But what about Saudi Arabia’s budget deficit?

“Saudi Arabia Offers to Send Ground Troops to Fight ISIS”–This is further evidence that Saudi Arabia is not the least bit worried about the sustainability of its currency peg to the dollar of 3.75 riyal per dollar.  Despite a 2015 budget deficit of a whopping 15% of GDP due to a decline in oil prices no longer seen as transitory, the kingdom is preparing for further military expenses.

Clearly, the Saudis aren’t worried about their peg like investors are.  Arguably, nor should they be.  Their situation is not analogous to China and its steady currency devaluation. (Note, while a sudden, one-off devaluation is not my base case for either country, it certainly is more likely in China.)  China has a different set of battles than Saudi Arabia.  China wants to avoid the capital outflows and the ramifications for foreign-currency-denominated debt that are associated with a currency devaluation while also furthering its goals of renminbi (yuan) internationalization by continuing to progress to a more market-oriented economy.  While Saudi Arabia shares the former concern, it does not share the latter.

The Saudis are much more interested in regional power of all kinds (economic, military, and otherwise).  The dollar peg of the riyal provides economic stability to the Sunni kingdom and maintaining it will support companies with dollar debts and Saudi citizens’ purchasing power–important, if the kingdom is to maintain its social contract with its citizens of expansive government support for citizens’ economic welfare in exchange for a lack of individual freedoms.  Despite drawing down its foreign exchange reserves by over $100 billion in 2015, the Saudi government still has north of $600 billion of reserves, the third most in the world behind only China and Japan.  This alone is enough to cover four years’ worth of budget and current account deficits.  Four years is plenty of time for the current regional dynamics to shift in Saudi Arabia’s favor.
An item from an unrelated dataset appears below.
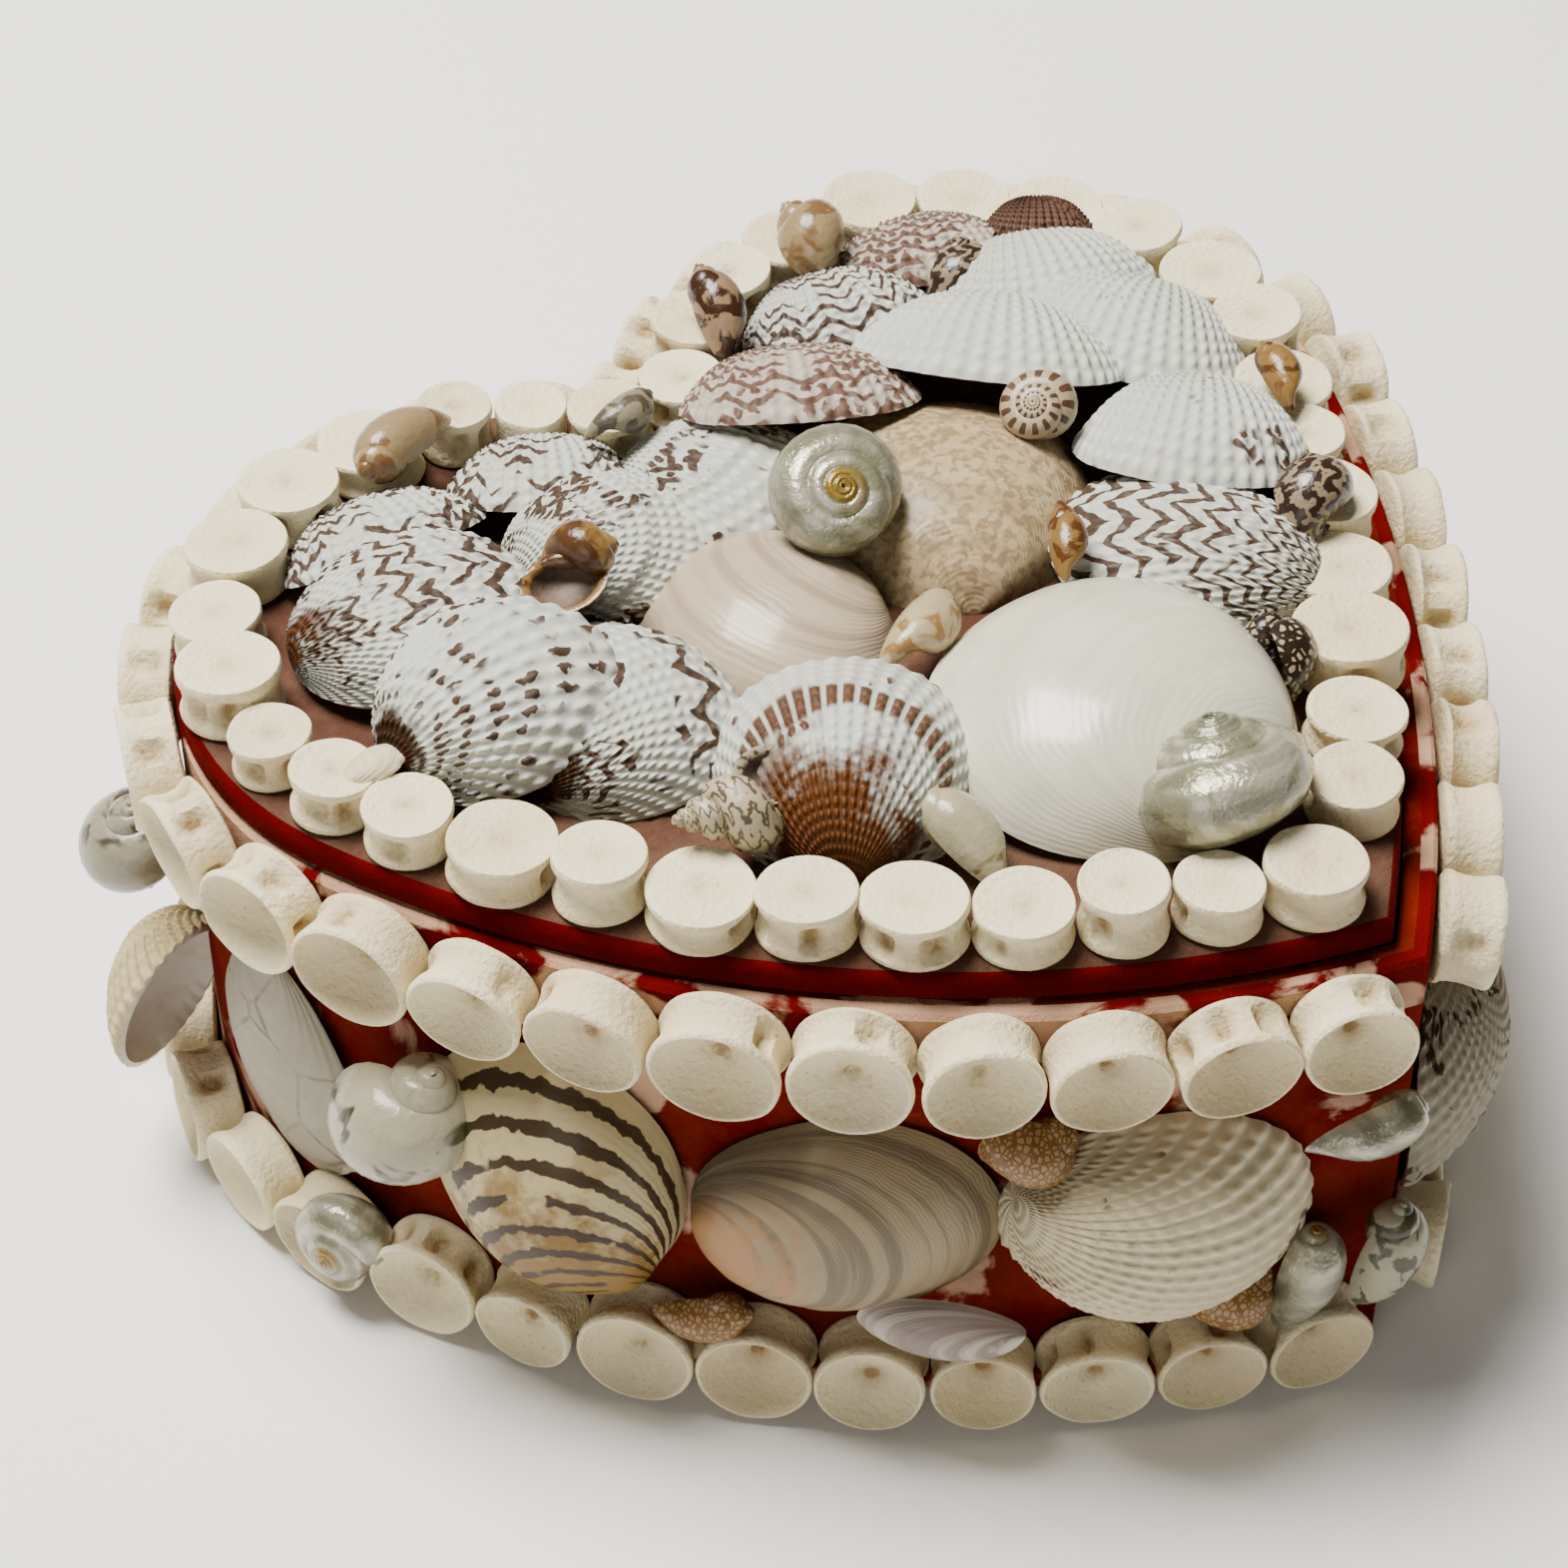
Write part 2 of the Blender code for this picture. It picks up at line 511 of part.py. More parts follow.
def add_shells(shells, placer, keep_out, parts, cutters):
    """Each shell of a table, cut back by the keep-out and by the shells before it."""
    laid = []
    for shell in shells:
        place = placer(shell)
        form = FORMS[shell.kind]
        obj = add_object(shell.name, form(shell, 0), shell.colour, parts, place)
        boolean(obj, keep_out, "DIFFERENCE")
        centre, reach = spread(place, shell)
        for other_centre, other_reach, grown in laid:
            if (centre - other_centre).length < reach + other_reach:
                boolean(obj, grown, "DIFFERENCE")
        settle(obj)
        grown = add_object(shell.name + "_room", form(shell, SHELL_GAP), shell.colour, cutters, place)
        laid.append((centre, reach, as_cutter(grown)))


def main():
    """Build the whole box."""
    for obj in list(bpy.data.objects):
        bpy.data.objects.remove(obj, do_unlink=True)
    parts = bpy.data.collections.new("shell_box")
    cutters = bpy.data.collections.new("cutters")
    bpy.context.scene.collection.children.link(parts)
    bpy.context.scene.collection.children.link(cutters)

    boards_and_wall(parts)
    lid_row(parts, cutters)

    below, above = -CUTTER_REACH, LID_TOP + CUTTER_REACH
    wall_room = loft(((GAP, below), (GAP, above)), WALL_SHIFT)
    wall_room = as_cutter(add_object("wall_room", wall_room, "velvet", cutters))
    wall_row("upper_vertebra_row", UPPER_ROW, UPPER_ROW_HEIGHT, UPPER_ROW_DROOP,
             parts, cutters, wall_room)
    wall_row("lower_vertebra_row", LOWER_ROW, LOWER_ROW_HEIGHT, 0.0, parts, cutters, wall_room)

    row_depth = SIDE_DISC_DEPTH + 2 * GAP
    low = LOWER_ROW_HEIGHT + BAND_ABOVE_LOWER_ROW
    high = UPPER_ROW_HEIGHT - BAND_BELOW_UPPER_ROW
    band = loft(((row_depth, below), (row_depth, low), (GAP, low + BAND_BEVEL),
                 (GAP, high - BAND_BEVEL), (row_depth, high), (row_depth, above)), WALL_SHIFT)
    band_room = as_cutter(add_object("band_room", band, "velvet", cutters))
    inner = LID_ROW_INSET + TRAY_MARGIN
    row_top = BED + max(LID_DISC_HEIGHTS) + GAP
    tray = loft(((CUTTER_REACH, LID_BOTTOM - CUTTER_REACH), (CUTTER_REACH, row_top),
                 (-inner, row_top), (-inner, BED)), LID_SHIFT)
    tray_room = as_cutter(add_object("tray_room", tray, "velvet", cutters))

    add_shells(LID_SHELLS, lid_place, tray_room, parts, cutters)
    route = Route(0, WALL_SHIFT)
    add_shells(WALL_SHELLS, lambda shell: wall_place(shell, route), band_room, parts, cutters)


main()
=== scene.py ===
import math
import random
from collections import namedtuple

import bmesh
import bpy
from bpy.props import FloatProperty, FloatVectorProperty, PointerProperty
from mathutils import Matrix, Vector, noise


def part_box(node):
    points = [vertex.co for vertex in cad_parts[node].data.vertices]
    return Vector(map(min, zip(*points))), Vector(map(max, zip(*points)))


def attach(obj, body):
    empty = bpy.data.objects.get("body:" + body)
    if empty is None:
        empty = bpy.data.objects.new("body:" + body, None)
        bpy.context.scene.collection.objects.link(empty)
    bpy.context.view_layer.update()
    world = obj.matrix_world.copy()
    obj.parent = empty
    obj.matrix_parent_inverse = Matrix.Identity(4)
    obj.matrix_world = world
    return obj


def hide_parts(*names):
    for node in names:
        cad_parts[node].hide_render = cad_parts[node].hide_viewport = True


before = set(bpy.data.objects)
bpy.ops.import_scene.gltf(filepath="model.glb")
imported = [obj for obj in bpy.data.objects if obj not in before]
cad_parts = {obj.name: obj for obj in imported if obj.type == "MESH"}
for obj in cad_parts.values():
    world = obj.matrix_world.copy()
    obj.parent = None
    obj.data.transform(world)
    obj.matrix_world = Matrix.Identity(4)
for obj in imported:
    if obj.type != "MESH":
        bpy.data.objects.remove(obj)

bl_info = {
    "name": "Shell keepsake box",
    "version": (1, 0, 0),
    "blender": (4, 5, 0),
    "location": "View3D > Sidebar > Shell Box",
    "description": "Heart-shaped box covered with sea shells and fish vertebrae",
    "category": "Object",
}

MM = 0.001
NOISE_SEED = 7
DISC_MERGE, VALVE_MERGE, SNAIL_MERGE = 0.0005, 0.0008, 0.0004
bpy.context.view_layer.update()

# Heart outline of the wall's outer face in plan, in millimetres.
LOBE_X = 26.8
LOBE_Y = 21.8
LOBE_RADIUS = 34.6
TIP = Vector((6.8, -55.8))
JOIN_LEFT = math.radians(18.5)
JOIN_RIGHT = math.radians(27.5)
CLEFT_RISE = 11.2
SIDE_POINTS = 24
LOBE_POINTS = 44
NEAREST_TRIES = 20

# The loose lid lies a little to the left on the wall.
WALL_SHIFT = Vector((0.6, -0.5))
LID_SHIFT = Vector((-0.7, 0.6))

# Boards and wall: the lid's inset from the wall's face, the wall's thickness, their rounded edges,
# how far the glue reaches down the wall, and the lid's lower and upper edge as the step inward and
# the step down or up at each corner.
LID_INSET = 1.7
WALL_THICKNESS = 3.0
BASE_EDGE = 0.5
WALL_EDGE = 0.4
WALL_TOP_FACE = 1.5
GLUE_DEPTH = 5.5
GLUED_SECTIONS = {1, 2, 3, 4}
LID_FOOT = ((0.4, 0.0), (0.0, 0.4))
LID_SHOULDER = ((0.0, 1.3), (0.2, 0.6), (0.7, 0.15), (1.4, 0.0))
LEVEL_FACE = 0.8

# Rows of vertebrae, as diameters in order from the tip.
LID_ROW_INSET = 6.2
LID_ROW_LEFT = (8.9, 7.9, 8.1, 8.6, 9.3, 8.5, 9.4, 8.1, 9.7, 8.0,
                7.7, 7.6, 9.3, 8.5, 9.6, 9.6, 10.0, 7.2, 7.0, 8.3)
LID_ROW_RIGHT = (7.7, 8.3, 9.7, 9.0, 9.0, 7.5, 8.8, 8.2, 9.3, 8.5,
                 8.6, 9.0, 9.0, 8.6, 7.7, 8.3, 8.0)
LID_DISC_HEIGHTS = (4.2, 3.9, 5.0, 3.6, 4.6, 4.4, 3.9, 5.4, 4.0, 4.5)
LID_ROW_CLEFT_GAP = 14.5
LID_ROW_TIP_TURN = 3.0
LID_DISC_SINK = 0.15
LID_DISC_PITS = (0, 2, 3, 4, 2)
SIDE_DISC_DEPTH = 5.4
SIDE_DISC_SINK = 0.25
SIDE_DISC_PITS = (2, 3, 4, 5)
UPPER_ROW_DROOP = 3.0
UPPER_ROW_HEIGHT = 45.6
LOWER_ROW_HEIGHT = 5.9
ROW_CORNER = 4.3
LID_ROW_SEED, UPPER_ROW_SEED, LOWER_ROW_SEED = 11, 23, 37
UPPER_ROW = (9.8, 10.8, 10.5, 10.2, 10.6, 10.9, 10.3, 10.7, 10.1, 10.5, 10.8, 10.4, 10.6,
             10.2, 10.9, 10.5, 10.3, 10.1, 10.4, 10.6, 10.2, 10.7, 10.5, 10.8, 10.6,
             10.3, 10.6, 10.2, 10.4, 11.1, 10.4, 10.1, 10.2, 10.4, 9.9)
LOWER_ROW = (9.9, 10.5, 10.2, 10.7, 10.4, 10.1, 10.6, 10.3, 10.8, 10.2, 10.5, 9.9, 10.6,
             10.3, 10.7, 10.2, 10.4, 10.6, 10.1, 10.5, 10.3, 10.6, 10.2, 10.8, 10.4, 10.1,
             10.5, 10.7, 9.7, 10.6, 10.3, 9.9, 9.5, 10.2, 9.8, 9.9)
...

The short-term effect of this move: more fighting in the Middle East has the potential to slightly prop up the oil price without the need for a coordinated cut.  In the medium term, while the Saudi military will certainly fight ISIS in Syria, they will likely also attack the forces of the Iran-backed Shiite regime of President Bashar al-Assad, heightening tensions in Iran and Saudi Arabia’s already-weakening relationship.  This will only worsen prospects of a coordinated oil production cut among OPEC and non-OPEC nations to boost the price.  The Saudis are unlikely to agree to any production cuts without proof Iran is complying as well–an unlikely event given current tensions between the nations and Iran’s eagerness to return to international oil markets after the recent lifting of sanctions.  Thus, the Saudis will need an oil price recovery in the medium term or the regional leverage to shift in their favor so they can command a coordinated oil production cut.  At least for now, the kingdom has the savings to weather the current security and oil price concerns.

Nowhere in the government’s goal of being the regional powerhouse is a mandate for increasingly market-friendly reforms, as is the case in China; thus, as the central bank did last month, the Saudi government can simply stop speculation against the riyal (see figure).  The kingdom is after regional dominance and the erosion of Shiite influence; don’t expect them to let hedge fund managers get in their way.